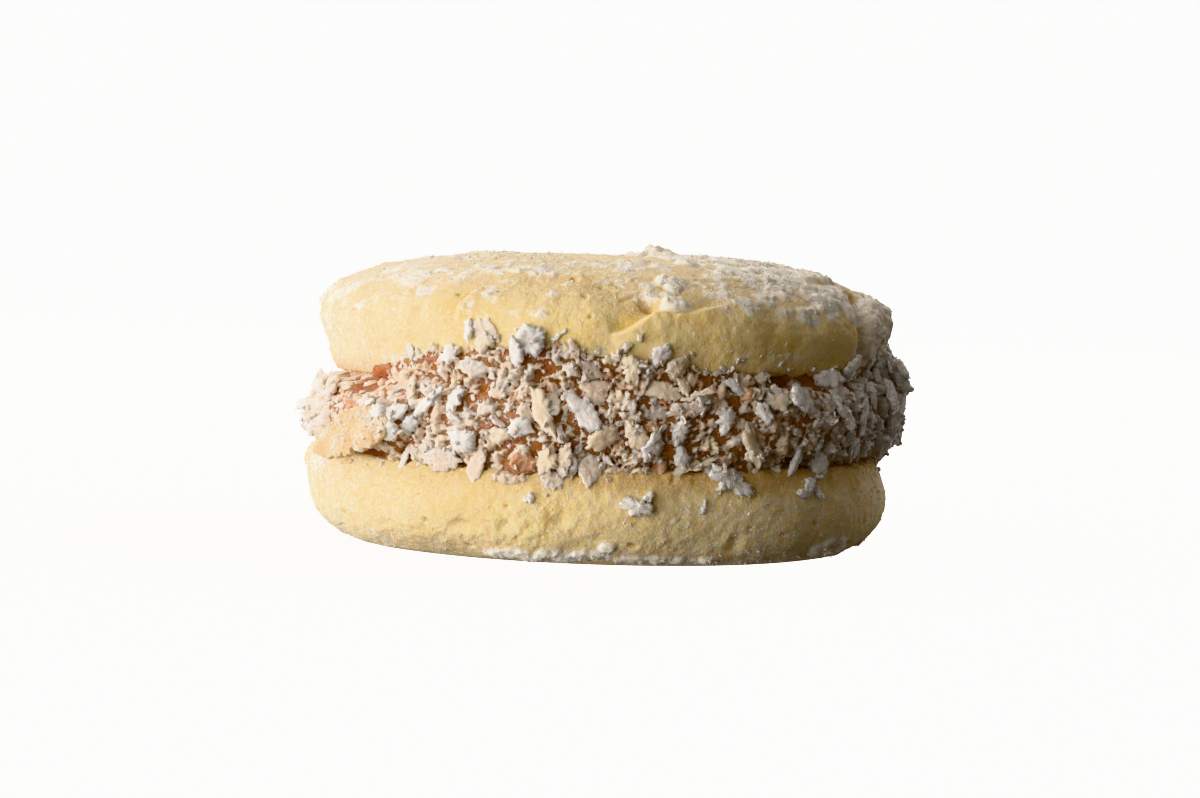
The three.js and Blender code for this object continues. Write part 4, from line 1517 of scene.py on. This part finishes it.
class Shader:
    """One material's nodes."""

    def __init__(self, name):
        self.material = bpy.data.materials.new(name)
        self.material.use_nodes = True
        self.tree = self.material.node_tree
        self.surface = self.tree.nodes["Principled BSDF"]
        self.place = self.node("ShaderNodeTexCoord").outputs["Object"]

    def node(self, kind, inputs=None, **settings):
        made = self.tree.nodes.new(kind)
        for key, value in settings.items():
            setattr(made, key, value)
        for key, value in (inputs or {}).items():
            self.plug(made.inputs[key], value)
        return made

    def plug(self, socket, value):
        if isinstance(value, bpy.types.NodeSocket):
            self.tree.links.new(value, socket)
        else:
            socket.default_value = value

    def set(self, **inputs):
        for key, value in inputs.items():
            self.plug(self.surface.inputs[key.replace("_", " ")], value)

    def value_of(self, attribute):
        return self.node("ShaderNodeAttribute", attribute_name=attribute).outputs["Fac"]

    def noise(self, size, detail, roughness, shift=0.0):
        """Noise of 0 to 1 with features of a size in millimetres."""
        moved = self.node("ShaderNodeVectorMath", {0: self.place, 1: (shift, shift, shift)}, operation="ADD")
        inputs = {"Scale": 1 / (size * MM), "Detail": detail, "Roughness": roughness}
        return self.node("ShaderNodeTexNoise", {"Vector": moved.outputs[0], **inputs}).outputs["Fac"]

    def specks(self, size):
        """Distance to the nearest of many points that lie a size in millimetres apart: 0 at a point."""
        inputs = {"Vector": self.place, "Scale": 1 / (size * MM)}
        return self.node("ShaderNodeTexVoronoi", inputs).outputs["Distance"]

    def span(self, value, low, high, to_low=0.0, to_high=1.0):
        """A value, mapped from one span to another and held within it."""
        inputs = {"Value": value, "From Min": low, "From Max": high, "To Min": to_low, "To Max": to_high}
        return self.node("ShaderNodeMapRange", inputs, interpolation_type="SMOOTHSTEP").outputs["Result"]

    def math(self, operation, a, b):
        return self.node("ShaderNodeMath", {0: a, 1: b}, operation=operation).outputs[0]

    def blend(self, share, a, b):
        """A colour between two. The sockets are those that the node has for colours."""
        return self.node("ShaderNodeMix", {0: share, 6: a, 7: b}, data_type="RGBA").outputs[2]

    def bump(self, height, distance):
        """A bump whose height of 1 stands that many millimetres out."""
        return self.node("ShaderNodeBump", {"Height": height, "Distance": distance * MM}).outputs["Normal"]


def colour(red, green, blue):
    return (red, green, blue, 1.0)


DUST_WHITE = colour(0.92, 0.85, 0.75)
FROST = colour(0.85, 0.82, 0.785)
CRUMB_PALE = colour(0.91, 0.725, 0.39)
CRUMB_DEEP = colour(0.87, 0.61, 0.17)
CRUMB_TAN = colour(0.74, 0.51, 0.22)
CRUMB_BAKED = colour(0.76, 0.55, 0.29)
# Darker golden crumb: partly caramel stain, partly painted shade next to the filling.
CRUMB_STAIN_AND_SHADE = colour(0.66, 0.44, 0.19)
CRUST_PALE = colour(0.80, 0.61, 0.37)
CRUST_TOASTED = colour(0.68, 0.45, 0.23)
CARAMEL_DARK = colour(0.34, 0.105, 0.035)
CARAMEL_LIGHT = colour(0.44, 0.17, 0.055)
SUGARED_CARAMEL = colour(0.72, 0.53, 0.41)
COCONUT_CLEAR = colour(0.56, 0.31, 0.18)
COCONUT_PALE = colour(0.76, 0.59, 0.46)
COCONUT_CREAM = colour(0.80, 0.67, 0.50)
COCONUT_WHITE = colour(0.69, 0.61, 0.54)
POWDER_DULL = colour(0.80, 0.73, 0.64)
POWDER_BRIGHT = colour(0.90, 0.84, 0.76)


def biscuit_material():
    """Pale baked cornflour crumb: deeper yellow in its hollows as painted shade, tan in patches, darker golden
    near the filling as caramel stain and painted shade, with white dust on it.
    """
    shader = Shader("biscuit")
    dust = shader.value_of("dust")
    cloud = shader.span(shader.noise(3.5, 4.0, 0.6), 0.35, 0.7, 0.0, 0.4)
    crumb = shader.blend(cloud, CRUMB_PALE, CRUMB_DEEP)
    # Painted shade in the hollows: a deeper yellow where light scatters into them.
    crumb = shader.blend(shader.span(shader.value_of("hollow"), 0.1, 0.9), crumb, CRUMB_DEEP)
    crumb = shader.blend(shader.span(shader.noise(1.4, 3.0, 0.6, 0.1), 0.64, 0.8, 0.0, 0.2), crumb, CRUMB_TAN)
    crumb = shader.blend(shader.value_of("baked"), crumb, CRUMB_BAKED)
    # Caramel stain and painted shade where the dough meets the filling.
    crumb = shader.blend(shader.value_of("stain_and_shade"), crumb, CRUMB_STAIN_AND_SHADE)
    grain = shader.noise(0.22, 2.0, 0.6, 0.2)
    sand = shader.noise(0.5, 3.0, 0.65, 0.3)
    sugar = shader.span(shader.specks(0.32), 0.05, 0.6, 1.0, 0.0)
    crumb = shader.blend(shader.span(grain, 0.35, 0.75, 0.0, 0.14), crumb, CRUMB_DEEP)
    crumb = shader.blend(shader.math("MULTIPLY", sugar, 0.3), crumb, DUST_WHITE)
    share = shader.math("ADD", dust, shader.span(grain, 0.3, 0.7, -0.25, 0.25))
    share = shader.math("ADD", share, shader.span(sand, 0.3, 0.7, -0.2, 0.2))
    powder = shader.span(share, 0.15, 1.0, 0.0, 0.95)
    specks = shader.span(shader.specks(0.3), 0.12, 0.26, 0.75, 0.0)
    few = shader.span(shader.noise(0.7, 3.0, 0.65, 0.5), 0.42, 0.6)
    white = shader.math("MAXIMUM", powder, shader.math("MULTIPLY", specks, few))
    height = shader.math("ADD", shader.math("MULTIPLY", sugar, 0.35), grain)
    colours = shader.blend(white, crumb, DUST_WHITE)
    shader.set(Base_Color=colours, Roughness=shader.span(white, 0.0, 1.0, 0.75, 0.95))
    shader.set(Normal=shader.bump(height, 0.065), Specular_IOR_Level=0.3)
    shader.set(Subsurface_Weight=0.95, Subsurface_Radius=(1.0, 0.75, 0.45), Subsurface_Scale=0.5 * MM)
    return shader.material


def caramel_material():
    """Glossy milk caramel, with sugar and crumbs stirred into its skin."""
    shader = Shader("caramel")
    cloud = shader.noise(2.2, 3.0, 0.6)
    body = shader.blend(shader.span(cloud, 0.3, 0.7), CARAMEL_DARK, CARAMEL_LIGHT)
    specks = shader.span(shader.specks(0.3), 0.05, 0.4, 0.6, 0.0)
    patches = shader.span(shader.noise(1.1, 3.0, 0.6, 0.4), 0.4, 0.6)
    shader.set(Base_Color=shader.blend(shader.math("MULTIPLY", specks, patches), body, SUGARED_CARAMEL))
    wet = shader.span(shader.noise(1.0, 2.0, 0.5, 0.1), 0.35, 0.65, 0.16, 0.42)
    ripples = shader.noise(0.7, 3.0, 0.6, 0.2)
    grain = shader.noise(0.25, 2.0, 0.5, 0.3)
    height = shader.math("ADD", ripples, shader.math("MULTIPLY", grain, 0.35))
    shader.set(Roughness=wet, Normal=shader.bump(height, 0.3), IOR=1.47)
    shader.set(Subsurface_Weight=0.9, Subsurface_Radius=(1.0, 0.38, 0.1), Subsurface_Scale=2.2 * MM)
    return shader.material


def coconut_material(name, depth):
    """Grated coconut: clear, cream or white flesh by its tone, under a powdery frosting. Tone and frosting also
    carry painted shade in the crevices and painted light and shade round the coat.
    """
    shader = Shader(name)
    tone = shader.value_of("tone")
    flesh = shader.blend(shader.span(tone, 0.0, 0.3), COCONUT_CLEAR, COCONUT_PALE)
    flesh = shader.blend(shader.span(tone, 0.35, 0.6), flesh, COCONUT_CREAM)
    flesh = shader.blend(shader.span(tone, 0.65, 0.85), flesh, COCONUT_WHITE)
    grain = shader.noise(0.17, 3.0, 0.7)
    patches = shader.noise(0.6, 3.0, 0.6, 0.1)
    granules = shader.span(shader.specks(0.24), 0.05, 0.6, 1.0, 0.0)
    # The frosting value carries painted light and shade as well as frosting.
    share = shader.math("ADD", shader.value_of("frost_and_painted_light"), shader.span(grain, 0.25, 0.75, -0.4, 0.3))
    share = shader.math("ADD", share, shader.span(patches, 0.3, 0.7, -0.3, 0.2))
    share = shader.math("ADD", share, shader.math("MULTIPLY", granules, 0.35))
    white = shader.span(share, 0.2, 0.9)
    shader.set(Base_Color=shader.blend(white, flesh, FROST), Roughness=shader.span(white, 0.0, 1.0, 0.4, 0.9))
    height = shader.math("ADD", shader.math("MULTIPLY", granules, 0.5), grain)
    shader.set(Normal=shader.bump(height, 0.038), Specular_IOR_Level=0.4)
    shader.set(Subsurface_Weight=1.0, Subsurface_Radius=(0.95, 0.97, 1.0), Subsurface_Scale=depth * MM)
    return shader.material


def powder_material():
    """Loose grains of icing sugar and cornflour, too small for light to go far in."""
    shader = Shader("powder")
    shader.set(Base_Color=shader.blend(shader.noise(0.5, 2.0, 0.6), POWDER_DULL, POWDER_BRIGHT))
    shader.set(Roughness=0.9, Normal=shader.bump(shader.noise(0.1, 2.0, 0.6), 0.02), Specular_IOR_Level=0.35)
    return shader.material


def crust_material():
    """Toasted cream crust, deeper yellow in its pits as painted shade, frosted with dust in its middle."""
    shader = Shader("crust")
    toast = shader.span(shader.noise(1.6, 4.0, 0.6), 0.35, 0.7)
    crumb = shader.blend(toast, CRUST_PALE, CRUST_TOASTED)
    # Painted shade in the pits: a deeper yellow.
    crumb = shader.blend(shader.span(shader.value_of("hollow"), 0.1, 0.8), crumb, CRUMB_DEEP)
    grain = shader.noise(0.24, 3.0, 0.7, 0.2)
    share = shader.math("ADD", shader.value_of("dust"), shader.span(grain, 0.3, 0.7, -0.5, 0.5))
    shader.set(Base_Color=shader.blend(shader.span(share, 0.2, 0.8), crumb, DUST_WHITE), Roughness=0.9)
    shader.set(Normal=shader.bump(grain, 0.12), Specular_IOR_Level=0.3)
    shader.set(Subsurface_Weight=0.35, Subsurface_Radius=(1.0, 0.6, 0.3), Subsurface_Scale=1.0 * MM)
    return shader.material


# ---------------------------------------------------------------- the studio


def studio():
    """A pale floor that curves up into a backdrop all round. Only the camera sees it: it lights nothing."""
    radius, corner, tall = 0.9, 0.25, 0.9
    flat = radius - corner
    section = [(r, 0.0) for r in np.linspace(0.02, flat, 14)]
    for t in np.linspace(0.1, 1.57, 14):
        section.append((flat + corner * math.sin(t), corner - corner * math.cos(t)))
    section += [(radius, h) for h in np.linspace(corner * 1.1, tall, 6)]
    section += [(radius * math.cos(t), tall + radius * math.sin(t)) for t in np.linspace(0.1, 1.5, 12)]
    azimuths = np.arange(0, 360, 3.0)
    grid = np.stack([around(azimuths, r, z) for r, z in section])
    skin = Skin(grid[::-1] / MM)
    mesh = bpy.data.meshes.new("backdrop")
    mesh.from_pydata(skin.points() * MM, [], [f.tolist() for block in skin.faces() for f in block])
    mesh.shade_smooth()
    backdrop = bpy.data.objects.new("backdrop", mesh)
    bpy.context.scene.collection.objects.link(backdrop)
    for kind in ("diffuse", "glossy", "transmission", "volume_scatter", "shadow"):
        setattr(backdrop, "visible_" + kind, False)
    mesh.materials.append(backdrop_material())


def backdrop_material():
    """A white that glows, so that it stays bright in the picture."""
    shader = Shader("backdrop")
    shader.set(Base_Color=colour(0.85, 0.85, 0.85), Roughness=0.9, Specular_IOR_Level=0.0)
    glow = shader.node("ShaderNodeEmission", {"Color": colour(1, 1, 1), "Strength": BACKDROP_GLOW})
    both = shader.node("ShaderNodeAddShader", {0: shader.surface.outputs[0], 1: glow.outputs[0]})
    shader.plug(shader.tree.nodes["Material Output"].inputs["Surface"], both.outputs[0])
    return shader.material


# Lamps: degrees to the left of the camera, elevation, distance, width and height in metres, and watts.
LAMPS = {
    "front": (38.0, 12.0, 0.60, 0.50, 0.50, 2.6),
    "side": (74.0, -7.0, 0.60, 0.60, 0.50, 3.8),
    "high": (100.0, 38.0, 0.60, 0.60, 0.45, 2.4),
    "back": (180.0, 32.0, 0.60, 0.50, 0.30, 1.6),
    "right": (-140.0, 14.0, 0.60, 0.50, 0.50, 1.4),
}
LAMP_COLOUR = (1.0, 0.985, 0.96)
AMBIENT = 0.11
AMBIENT_COLOUR = colour(1.0, 0.86, 0.70)
BACKDROP_GLOW = 3.0


def lamp(name, left, elevation, distance, width, height, watts):
    light = bpy.data.lights.new(name, "AREA")
    light.shape = "RECTANGLE"
    light.size = width
    light.size_y = height
    light.energy = watts
    light.color = LAMP_COLOUR
    stand = bpy.data.objects.new(name, light)
    bpy.context.scene.collection.objects.link(stand)
    towards = Vector(outwards_at(FRONT - left)) * math.cos(math.radians(elevation))
    towards.z = math.sin(math.radians(elevation))
    stand.location = Vector(AIM * MM) + towards * distance
    stand.rotation_mode = "QUATERNION"
    stand.rotation_quaternion = towards.to_track_quat("Z", "Y")
    stand.visible_camera = False


def ambient_light():
    """Dim, slightly warm light from everywhere, dimmer from below."""
    world = bpy.data.worlds.new("ambient")
    bpy.context.scene.world = world
    world.use_nodes = True
    nodes, links = world.node_tree.nodes, world.node_tree.links
    direction = nodes.new("ShaderNodeTexCoord").outputs["Generated"]
    upwards = nodes.new("ShaderNodeSeparateXYZ")
    links.new(direction, upwards.inputs[0])
    strength = nodes.new("ShaderNodeMapRange")
    links.new(upwards.outputs["Z"], strength.inputs["Value"])
    spans = {"From Min": -0.6, "From Max": 0.8, "To Min": 0.6 * AMBIENT, "To Max": 1.2 * AMBIENT}
    for key, value in spans.items():
        strength.inputs[key].default_value = value
    background = nodes["Background"]
    background.inputs["Color"].default_value = AMBIENT_COLOUR
    links.new(strength.outputs["Result"], background.inputs["Strength"])


def camera():
    data = bpy.data.cameras.new("camera")
    data.sensor_width = SENSOR_WIDTH
    data.lens = SENSOR_WIDTH * PIXELS_PER_MM * CAMERA_DISTANCE / FRAME_WIDTH
    data.clip_start = 0.01
    data.clip_end = 10.0
    seat = bpy.data.objects.new("camera", data)
    bpy.context.scene.collection.objects.link(seat)
    axes = Matrix([CAMERA_RIGHT, CAMERA_UP, -CAMERA_FORWARDS]).transposed().to_4x4()
    seat.matrix_world = Matrix.Translation(Vector(CAMERA_PLACE * MM)) @ axes
    bpy.context.scene.camera = seat


def main():
    biscuit = biscuit_material()
    lower_skin, lower_dusting = lower_biscuit(biscuit)
    upper_skin, upper_dusting = upper_biscuit(biscuit)
    lower, upper = lower_skin.surface(1), upper_skin.surface(1)
    outline = SideMap.of_surfaces(node_surface("coconut_coat"))
    biscuits = SideMap.of_surfaces(lower, upper)
    filling = caramel(biscuits, outline, caramel_material())
    strip = crust_strip(crust_material())
    coat = Coat(SideMap.of_surfaces(lower, upper, filling), outline)
    frosted = coconut_material("coconut", 0.7)
    pressed_coconut(coat, frosted)
    coat.cover_with(strip)
    loose_coconut(coat, frosted, coconut_material("coconut_crumb", 0.2))
    dusted = [(lower_skin, lower_dusting, 3500), (upper_skin, upper_dusting, 6000)]
    loose_dust(dusted, powder_material())
    studio()
    for name, settings in LAMPS.items():
        lamp(name, *settings)
    ambient_light()
    camera()
    bpy.context.scene.view_settings.view_transform = "Khronos PBR Neutral"


main()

§ What is being asked
Copy the lines from the start of the data verbatim, stopping after the line containing "return made".

§ Exercise solution
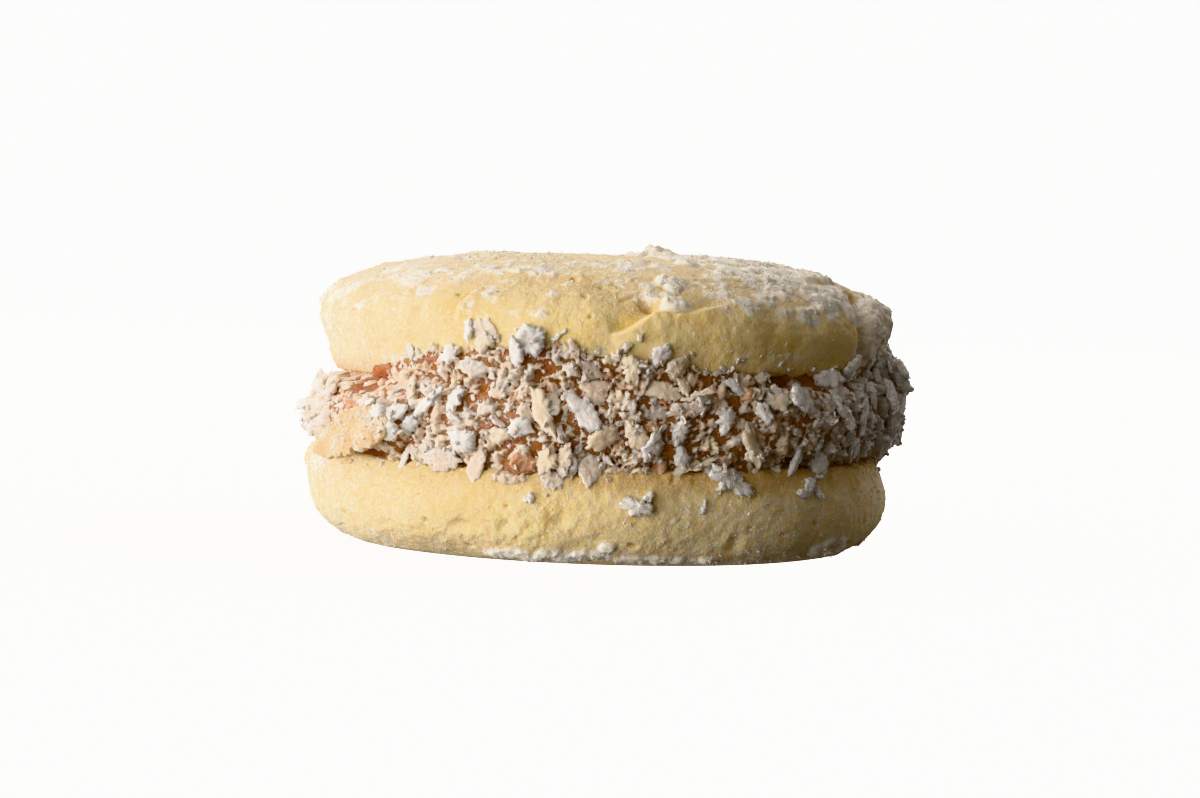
The three.js and Blender code for this object continues. Write part 4, from line 1517 of scene.py on. This part finishes it.
class Shader:
    """One material's nodes."""

    def __init__(self, name):
        self.material = bpy.data.materials.new(name)
        self.material.use_nodes = True
        self.tree = self.material.node_tree
        self.surface = self.tree.nodes["Principled BSDF"]
        self.place = self.node("ShaderNodeTexCoord").outputs["Object"]

    def node(self, kind, inputs=None, **settings):
        made = self.tree.nodes.new(kind)
        for key, value in settings.items():
            setattr(made, key, value)
        for key, value in (inputs or {}).items():
            self.plug(made.inputs[key], value)
        return made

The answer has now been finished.